Saudi-Dialect-Irony-Dataset
URL: https://github.com/iwan-rg/Saudi-Dialect-Irony-Dataset
Description: The Saudi irony dataset was collected using the Twitter API and consists of 19,810 tweets, 8,089 of them are labeled as ironic tweets.
Dataset
- Name: Saudi Dialect Irony Dataset (Sa`7r ساخر)
- Size: 19,810 tweets
- 8,089 ironic tweets
- File:
SaudiIrony.csv: Contains tweets with two labels: “ironic” and “non-ironic” (3.1 MB).
Additional Information
How the datasets were created
The Saudi irony dataset (Sa`7r ساخر) was collected using the Twitter API. It consists of 19,810 tweets, out of which 8,089 are labeled as ironic.
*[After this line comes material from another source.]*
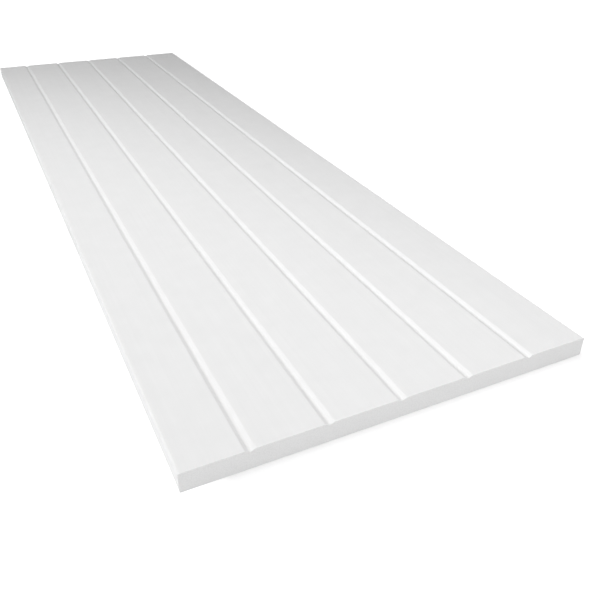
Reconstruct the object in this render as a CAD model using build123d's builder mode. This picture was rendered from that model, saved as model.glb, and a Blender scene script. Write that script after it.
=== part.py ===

This dataset was created as part of a study on irony detection in sentiment analysis.
Training methods applied
The dataset was used to train several machine learning models for irony detection:
- Machine learning models:
- K-Nearest Neighbor (KNN)
- Logistic Regression (LR)
- Support Vector Machine (SVM)
- Naïve Bayes (NB)
- Deep learning models:
- BiLSTM
- AraBERT
Results obtained
- SVM achieved the highest accuracy among the machine learning models with an accuracy of 0.68.
- BiLSTM achieved an accuracy of 0.66.
- AraBERT achieved the highest accuracy overall with 0.71 for detecting irony phrases in Saudi Dialect.